To sum up: The three-judge panel ordered Gwalthney to
complete sex offender treatment while he was in prison, and he
failed to do this. Because Gwalthney failed to complete the court-
ordered sex offender treatment, the Parole Board had good cause to
revoke Gwalthney's mandatory parole. And because the Parole Board
is empowered to act prospectively in such cases (that is, empowered
to revoke a prisoner's mandatory parole before the prisoner is
actually released on parole), the superior court correctly denied
Gwalthney's petition for writ of habeas corpus.

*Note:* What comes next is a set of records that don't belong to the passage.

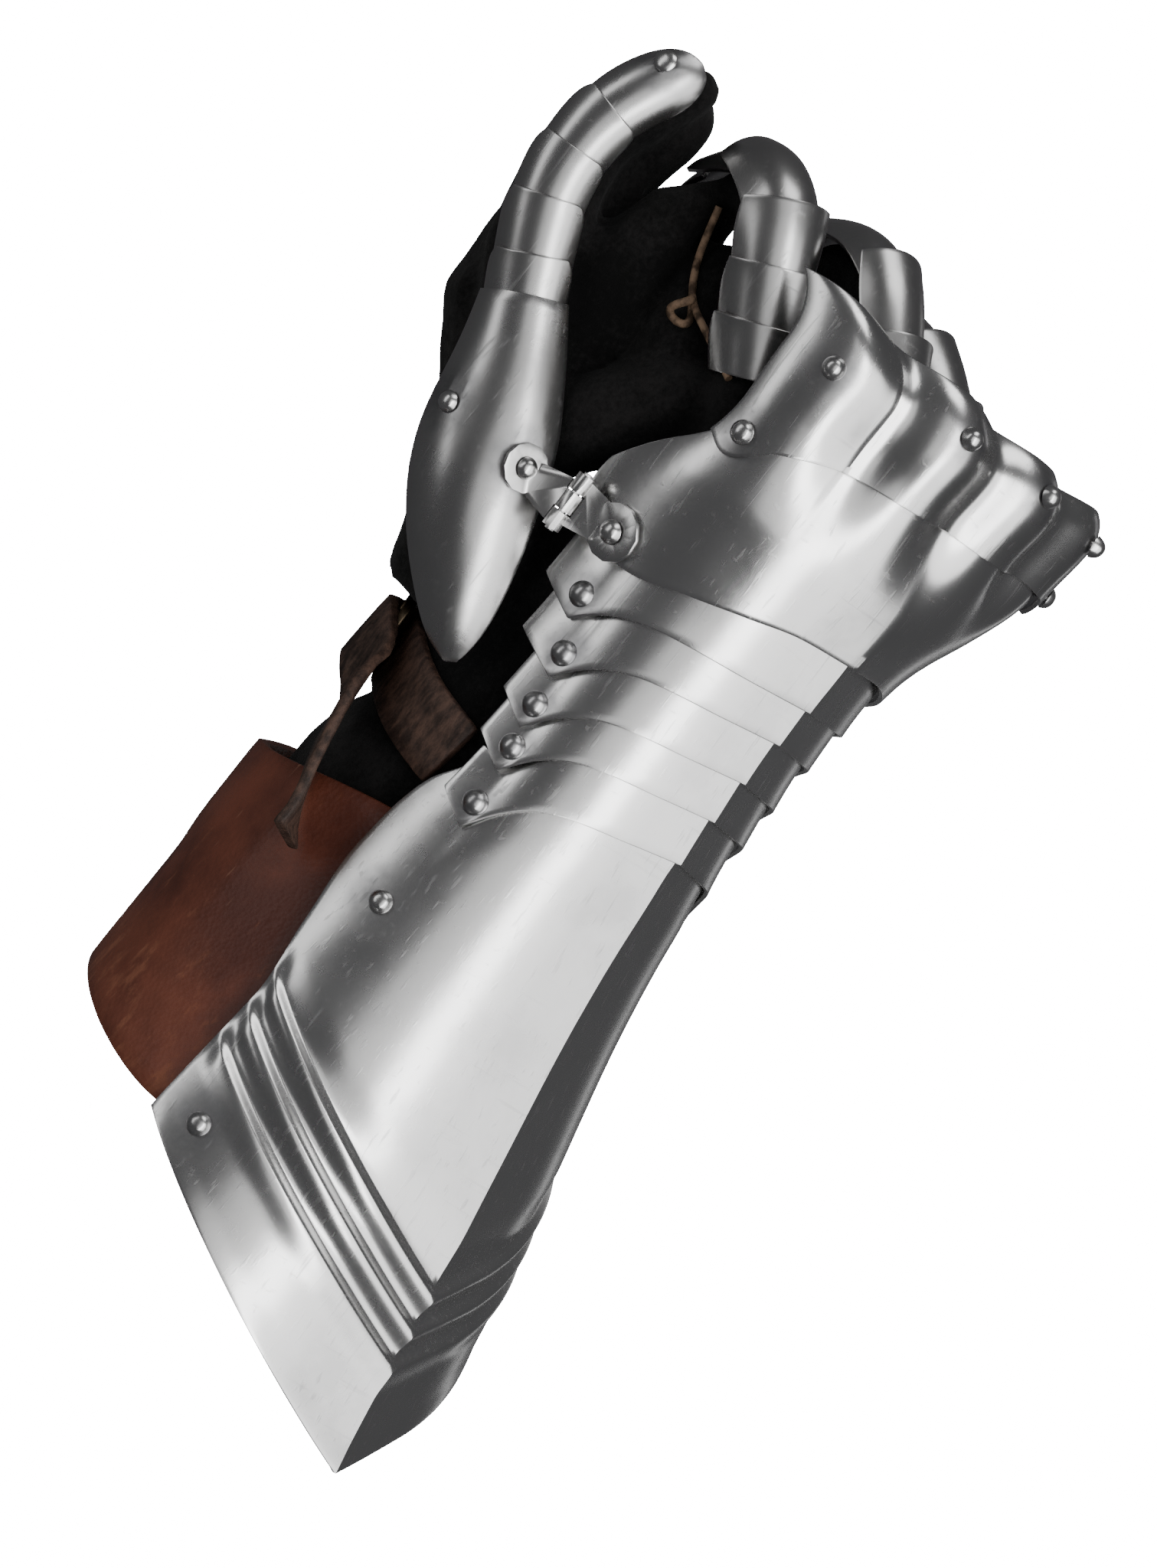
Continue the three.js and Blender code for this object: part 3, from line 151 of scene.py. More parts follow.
def steel_finish(name, tone, gloss, marks=(), mark_size=0.012):
    """Polished steel: tone is how light it is, gloss its roughness, marks its rivets' places."""
    finish = Finish(name, Metallic=1.0)
    place = finish.place()
    clouds = finish.fade(finish.noise(place, 55, 5, 0.6), 0.42, 0.66)
    along = finish.fade(finish.noise(place, 900, 2, 0.5, (1, 1, 0.035)), 0.6, 0.75)
    across = finish.fade(finish.noise(place, 800, 2, 0.5, (0.05, 1, 0.8)), 0.63, 0.78)
    scratches = along * 0.5 + across * 0.4
    smear = clouds * 0.25
    for at in marks:
        off = finish.node("ShaderNodeVectorMath", {"operation": "DISTANCE"},
                          {0: place, 1: tuple(at)}, out="Value")
        near = 1 - finish.fade(off, mark_size * 0.35, mark_size)
        smear = smear + near * (finish.noise(place, 260, 3) * 1.1)
    bright = (tone, tone * 0.995, tone * 0.985, 1)
    dull = (tone * 0.55, tone * 0.55, tone * 0.56, 1)
    dulled = finish.fade(smear + scratches * 0.3, 0, 1)
    finish.set("Base Color", finish.blend(dulled, bright, dull))
    finish.set("Roughness", smear * 0.12 + scratches * 0.16 + gloss)
    finish.bump(finish.noise(place, 60, 3, 0.5) * 0.6 + scratches * 0.1, 0.25, 0.0006)
    return finish.material


WELD = 0.00002
KEEL_CREASE = 0.75


def faired(node, levels=2, rim=1.0, keel_from=22, rim_from=48, rounding=0.00028):
    """A node's facets made one smooth skin. Edges that turn more than keel_from degrees are
    kept as keels and more than rim_from as rims, and the rims are rounded over."""
    bpy.ops.object.select_all(action="DESELECT")
    piece = nodes[node].copy()
    piece.data = nodes[node].data.copy()
    piece.parent = None
    piece.name = node + "_piece"
    for key in list(piece.keys()):
        if key.startswith("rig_"):
            del piece[key]
    piece.hide_render = piece.hide_viewport = False
    bpy.context.scene.collection.objects.link(piece)
    piece.select_set(True)
    bpy.context.view_layer.objects.active = piece
    bpy.ops.object.mode_set(mode="EDIT")
    bpy.ops.mesh.select_all(action="SELECT")
    bpy.ops.mesh.remove_doubles(threshold=WELD)
    bpy.ops.mesh.tris_convert_to_quads(face_threshold=math.radians(35),
                                       shape_threshold=math.radians(60))
    bpy.ops.object.mode_set(mode="OBJECT")
    mesh = piece.data
    crease = mesh.attributes.get("crease_edge") or mesh.attributes.new(
        "crease_edge", "FLOAT", "EDGE")
    turns = {}
    for polygon in mesh.polygons:
        for key in polygon.edge_keys:
            turns.setdefault(key, []).append(polygon.normal)
    for edge in mesh.edges:
        normals = turns.get(edge.key, [])
        if len(normals) == 2:
            turn = math.degrees(normals[0].angle(normals[1], 0))
            if turn > rim_from:
                crease.data[edge.index].value = rim
            elif turn > keel_from:
                crease.data[edge.index].value = KEEL_CREASE
    if levels:
        subdivide = piece.modifiers.new("subdivide", "SUBSURF")
        subdivide.levels = subdivide.render_levels = levels
        bpy.ops.object.modifier_apply(modifier=subdivide.name)
    if rounding:
        bevel = piece.modifiers.new("rounded rim", "BEVEL")
        bevel.width, bevel.segments = rounding, 2
        bevel.limit_method, bevel.angle_limit = "ANGLE", math.radians(58)
        bpy.ops.object.modifier_apply(modifier=bevel.name)
    return piece


def finished(piece, node, material, smooth=40):
    """The piece takes its finish and stands in for its node, which is hidden; it hangs from the
    root.
    """
    piece.data.materials.clear()
    piece.data.materials.append(material)
    bpy.ops.object.select_all(action="DESELECT")
    piece.select_set(True)
    bpy.context.view_layer.objects.active = piece
    bpy.ops.object.shade_smooth_by_angle(angle=math.radians(smooth))
    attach(piece, "root")
    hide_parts(node)
    return piece


def middle(node):
    low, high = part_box(node)
    return (low + high) / 2


# ---- cuff ----
# One sheet of steel, keeled down its middle, flared from the wrist and drawn to a point, with
# three pleats raised near its rim. Its side edges are riveted over the leather panel.

MM = 0.001
PLATE = 1.2
KEEL_TURN = 17                 # degrees from the back of the hand to the keel
KEEL_FACE = 17.5               # degrees that each flat beside the keel leans back
FOREARM = [(-168, 72.8), (-142, 67), (-119, 62.8), (-92, 56.5), (-52, 47.4), (-30, 44),
           (-12, 42.4), (12, 42.8), (34, 44.8), (48, 47), (64, 48.5)]
CUFF_ROWS = [                  # keel height, side height, bow, how far proud
    (-1, -22, 2, 0), (-20, -34, 1.8, 0), (-45, -46, 1.4, 0), (-75, -58, 1.1, 0),
    (-105, -73, 1, 0), (-118.5, -81.5, 1, -0.9), (-121, -84, 1, 1.1), (-127.5, -90.5, 1, -0.9),
    (-130, -93, 1, 1.1), (-136.5, -99.5, 1, -0.9), (-139, -102, 1, 1.1), (-147, -109, 1, 0),
    (-157, -117, 1, 0), (-165, -122.5, 1, 0.3)]
CUFF_SIDE = [(-123, 73), (-90, 73), (-70, 77.5), (-50, 82), (-40, 82), (-30, 80), (-22, 74)]
PLEAT_END = 0.93               # share of the width where the pleats start to die out
TUCK = 0.6                     # how far the cuff's top is let in under the last lame
TUCK_FADE = 12
LAP_SLOPE = 0.16
LAST_LAME = {"keel": -11, "corner": 61.5, "rivet": -26.3, "tip": 73, "side": 17}
CORNER_DROP = 6.2
SMOOTH_UNDER = 28              # degrees between faces that still read as one curve


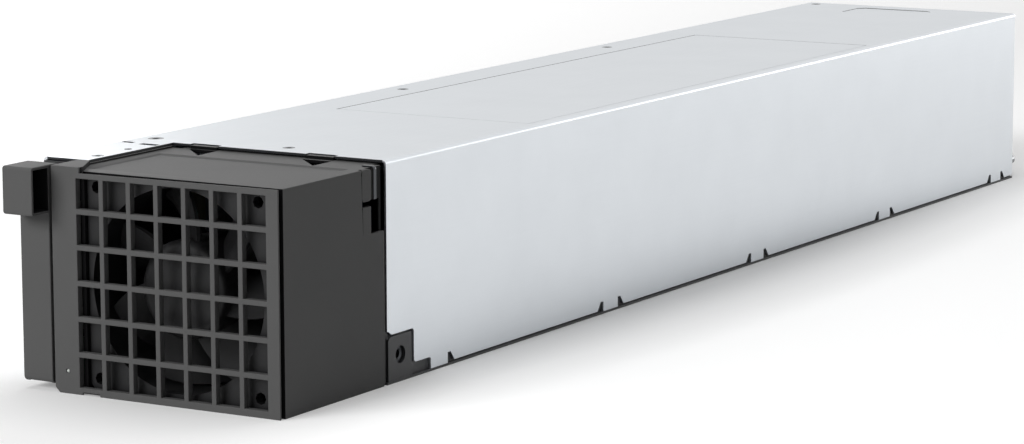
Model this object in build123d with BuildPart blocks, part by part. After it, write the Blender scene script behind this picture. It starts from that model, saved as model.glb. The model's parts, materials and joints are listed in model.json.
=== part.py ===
from build123d import *
from math import atan2, cos, degrees, radians, sin
import os

# Hot-swap server power supply, in millimetres.
# +Z is up, the front with its fan faces -Y, and +X is to the right seen from the front.
# Depths are measured back from the front face of the grille.

# Outer size
body_width = 117.0
body_height = 85.0
body_length = 671.0
grip_reach = 10.0
pin_reach = 12.0
half_width = body_width / 2
front_y = (grip_reach - pin_reach - body_length) / 2

# Sheet metal and fits
sheet = 1.0
bend = 1.6
slip = 0.1
screw_fit = 0.05
running_fit = 0.05
wall_gap = 1.6
cover_inside = half_width - sheet
cover_under = body_height - sheet
flange_face = cover_inside - slip
flange_height = 12.0

# Front shroud
housing_depth = 69.4
housing_left = 16.2 - half_width
housing_top = body_height - 1.7
housing_wall = 2.2
housing_floor = 1.6
housing_roof = 1.4
shadow_gap = 1.5
cover_front = housing_depth + shadow_gap
strip_front = 17.0
strip_right = housing_left + 4.3
head_right = housing_left + 5.3
head_front_right = housing_left + 12.8
channel_right = housing_left - 0.7

# Grille
rim_depth = 0.8
groove_back = 2.8
groove_inset = 1.5
window_width = 10.27
window_height = 11.36
bar = 2.0
window_columns = 7
window_rows = 6
field_x = half_width - 47.54
field_z = housing_top / 2 + 0.15

# Fan
fan_size = 80.0
fan_thick = 38.0
fan_holes = 71.5
fan_front = 4.5
fan_x = field_x
fan_z = (housing_floor + housing_top - housing_roof) / 2
fan_bore = 38.0
fan_flange = 4.0
fan_gap = 0.15
hub_radius = 18.5
blade_count = 7
blade_radius = 37.2
shaft_radius = 1.5
bearing_radius = 4.0
fan_back = fan_front + fan_thick
web_thick = 2.0

# Ejector lever
lever_left = 1.5 - half_width
lever_width = 13.5
lever_wall = 1.8
hinge_depth = 7.2
hinge_height = 10.0
lever_knuckle = 7.2
hinge_radius = 1.5
grip_height = 18.0
lever_top_depth = 5.5
bracket_depth = 15.4
bracket_sheet = 1.2
bracket_gap = 0.3

# Side ear and rear guide pins
ear_depth = cover_front + 9.3
ear_height = 10.3
ear_hole = 3.4
ear_thread = 1.65
pin_radius = 2.4
pin_x = half_width - 5.2
pin_z = 8.0

# Hook tabs along both side walls
tab_first = ear_depth + 27.6
tab_count = 5
tab_pitch = (body_length - 21.6 - tab_first) / (tab_count - 1)
tab_width = 12.3
slit_width = 2.2
slit_height = 5.2
slit_flare = 2.8

# Top plate and its seat
plate_left = 20.5 - half_width
plate_right = half_width - 5.0
plate_front = 184.7
plate_rear = body_length - 169.0
plate_seam = 0.7
plate_fit = 0.15
seat_width = 4.0

# Countersunk screws in the top: small ones, and one larger in the front bulkhead
screw_shank = 1.5
screw_head = 2.5
big_shank = 1.7
big_head = 3.4
left_screw = (housing_left + 0.6, 28.0)
tongue_screw = (fan_x - 2.36, cover_front + 10.0)
rear_screw = (7.6 - half_width, body_length - 7.0)
bulkhead_place = (7.8 - half_width, cover_front + 6.2)

# Boards
board_front = cover_front + 29.1
board_rear = body_length - 16.0
board_half = half_width - 4.5
board_under = 7.0
board_thick = 1.6
board_top = board_under + board_thick
insulator = 0.4

# Depths between which the layout of the main board was drawn
layout_front = 100.0
layout_rear = 655.0

# Rear connector
connector_half = 34.0
connector_low = 3.5
connector_high = 22.0
connector_front = body_length - 31.0
connector_reach = 6.0

os.makedirs("parts", exist_ok=True)


def cross_plane(depth):
    """Plane across the unit at a depth: its x is X, its y is Z, and it faces the front."""
    return Plane(origin=(0, front_y + depth, 0), x_dir=(1, 0, 0), z_dir=(0, -1, 0))


def side_plane(x):
    """Upright plane along the unit: its x is the depth, its y is Z, and it faces +X."""
    return Plane(origin=(x, front_y, 0), x_dir=(0, 1, 0), z_dir=(1, 0, 0))


def level_plane(z):
    """Level plane: its x is X and its y is the depth."""
    return Plane(origin=(0, front_y, z), x_dir=(1, 0, 0), z_dir=(0, 0, 1))


def along(depth):
    """Depth of a board place, which moves in step with the length of the board."""
    share = (depth - layout_front) / (layout_rear - layout_front)
    return board_front + share * (board_rear - board_front)


def span(low, high, near, far, mode=Mode.ADD):
    """Rectangle of a sketch between two corners."""
    with Locations(((low + high) / 2, (near + far) / 2)):
        Rectangle(high - low, far - near, mode=mode)


def block(x0, x1, d0, d1, z0, z1, mode=Mode.ADD):
    """Block of a part between two corners: X, depth and Z."""
    with Locations(((x0 + x1) / 2, front_y + (d0 + d1) / 2, (z0 + z1) / 2)):
        Box(x1 - x0, d1 - d0, z1 - z0, mode=mode)


def flat_post(x, depth, z0, z1, radius, sides, mode=Mode.ADD):
    """Upright post of a part with flat sides."""
    with BuildSketch(level_plane(z0)) as outline:
        with Locations((x, depth)):
            RegularPolygon(radius, sides)
    extrude(outline.sketch, amount=z1 - z0, mode=mode)


def barrel(x, z, d0, d1, radius, mode=Mode.ADD):
    """Round bar of a part along the depth."""
    with Locations(Location((x, front_y + (d0 + d1) / 2, z), (90, 0, 0))):
        Cylinder(radius, d1 - d0, mode=mode)


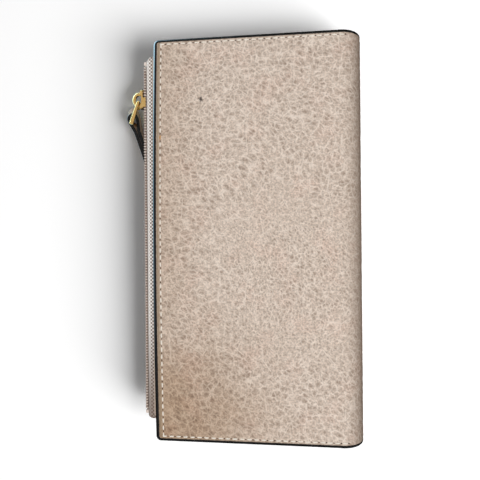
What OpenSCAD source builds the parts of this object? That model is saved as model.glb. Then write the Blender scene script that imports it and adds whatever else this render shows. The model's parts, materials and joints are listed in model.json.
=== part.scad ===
// Long wallet of two leather covers joined by a rolled spine, with a zipped coin pocket
// standing between them like a page. It lies closed on its back cover, front cover up.
// X runs towards the spine, Y along it and Z up. The origin is the middle of the face
// that the wallet lies on.

/* [Wallet] */
// Length along the spine, edge paint included
wallet_len = 184; // [160:1:210]
// Width of the covers from the painted open edge to the outside of the spine
wallet_w = 95.5; // [88:0.5:110]
// Thickness of the closed wallet
wallet_t = 20; // [19.6:0.2:26]
// Radius of the cover corners at the open edge
corner_r = 1; // [1:0.1:6]
// How far the open edge bows out half way along
edge_bow = 1; // [0:0.1:2]
// Gap between a cover's inner layers and the spine, where the leather folds
fold_gap = 0.6; // [0.4:0.1:0.9]

/* [Cover layers] */
// Thickness of the outer leather
leather_t = 1.3; // [0.8:0.1:1.5]
// Thickness of the stiffening board
board_t = 0.6; // [0.3:0.1:0.8]
// Thickness of the lining
lining_t = 0.5; // [0.3:0.1:0.6]
// Width of the edge paint along the open edge
paint_open_w = 1.6; // [0.8:0.1:2.5]
// Width of the edge paint along the two ends
paint_end_w = 0.9; // [0.5:0.1:1.5]

/* [Card slots] */
// Thickness of the panel behind the slots
base_t = 0.5; // [0.3:0.1:0.6]
// Thickness of each slot strip
slot_t = 0.7; // [0.4:0.1:0.8]
// Gap left for a card behind each strip
card_gap = 0.2; // [0.1:0.05:0.3]
// Distance of the first slot's mouth from the open edge
first_mouth = 13; // [8:1:20]
// Step from one slot's mouth to the next
slot_step = 12; // [8:1:16]
// Distance of the slots from the ends of the covers
slot_inset = 3.5; // [2:0.5:8]
// Radius of the slot strips' corners
slot_corner_r = 2; // [1:0.5:4]

/* [Zip pocket] */
// Distance of the zip tapes from the covers' end, at the open end of the zip
pocket_low_inset = 7.2; // [4:0.2:20]
// Distance of the zip tapes from the covers' end, at the closed end of the zip
pocket_high_inset = 4.4; // [4:0.2:20]
// How far the zip stands out past the covers' painted edge
zip_reach = 6.4; // [5:0.1:9]
// Thickness of the pocket leather
pocket_leather_t = 0.9; // [0.6:0.1:1]
// Thickness of the pocket lining
pocket_lining_t = 0.4; // [0.3:0.1:0.5]
// Clear height inside the pocket
pocket_h = 2.8; // [2.6:0.1:3]
// How far the pocket leather stops behind the front of the zip
leather_setback = 4.6; // [4:0.1:6]
// Thickness of the strips that close the pocket's ends
gusset_t = 0.8; // [0.5:0.1:1.2]

/* [Zip] */
// Thickness of the woven tape
tape_t = 0.4; // [0.3:0.05:0.5]
// Width of the tape that is sewn into the pocket
tape_w = 12; // [8:0.5:16]
// Outer radius where the tape turns into the mouth
tape_bend_r = 0.9; // [0.7:0.05:1]
// Height of each row of teeth
teeth_h = 1.7; // [1.5:0.05:1.75]
// Gap between the two rows, for the slider's post
teeth_gap = 0.5; // [0.45:0.05:0.8]
// Depth of the teeth in front of the tape
teeth_t = 1.3; // [1:0.05:1.6]
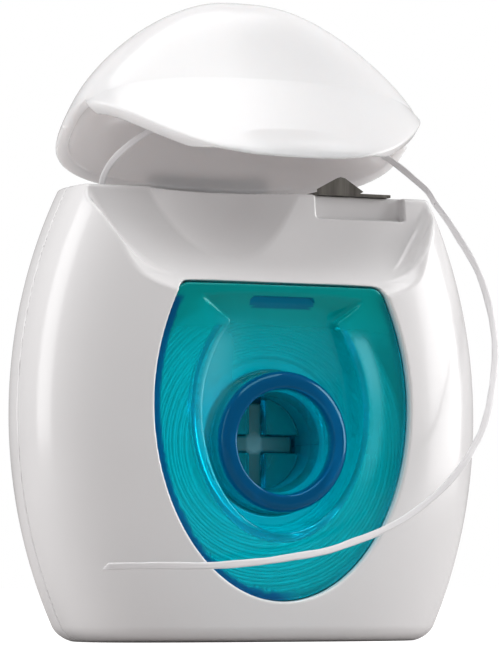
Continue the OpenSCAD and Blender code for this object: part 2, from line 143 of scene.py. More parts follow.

The judgement of the superior court is AFFIRMED.
FOOTNOTES
Footnote 1:
Opinion No. 1601 (Alaska App.; August 8, 1998), slip opinion
at 1.
Footnote 2:
Id., slip opinion at 3.
Footnote 3:
738 P.2d 356 (Alaska App. 1987).
Footnote 4:
738 P.2d at 360-61 & n.6.
Footnote 5:
Id., 738 P.2d at 361.
Footnote 6:
See SLA 1990, ch. 188, sec. 1.
Footnote 7:
AS 12.55.085(b)(3), enacted by SLA 1990, ch. 188, sec. 2.
Footnote 8:
AS 33.16.220(a)(2), enacted by SLA 1990, ch. 188, sec. 10.
Footnote 9:
See Webb, Opinion No. 1601, slip opinion at page 4 & n.4.
Footnote 10:
Id., slip opinion at pages 4-5.
Footnote 11:
872 P.2d 1218, 1226-27 (Alaska 1994).
Footnote 12:
AS 11.41.434(a)(1); AS 11.31.100(d)(2).
Footnote 13:
AS 12.55.125(c)(1).
Footnote 14:
See Smith v. State, 711 P.2d 561 (Alaska App. 1985)
(recognizing the non-statutory mitigating factor of exceptional
potential for rehabilitation).
Footnote 15:
See AS 12.55.165 175.
Footnote 16:
The judgement, as actually worded, fails to mention subsection
(e) of AS 33.16.090 the subsection that allows the three-judge
panel to make a defendant eligible for discretionary parole during
the second half of a presumptive sentence if the defendant completes
all rehabilitative programs ordered by the three-judge panel. Given
the three-judge panel's explicit direction that Gwalthney be
eligible for parole under these circumstances, it appears that the
failure to mention AS 33.16.090(e) was unintentional.
Footnote 17:
Benboe v. State, supra; AS 12.55.100(a)(5).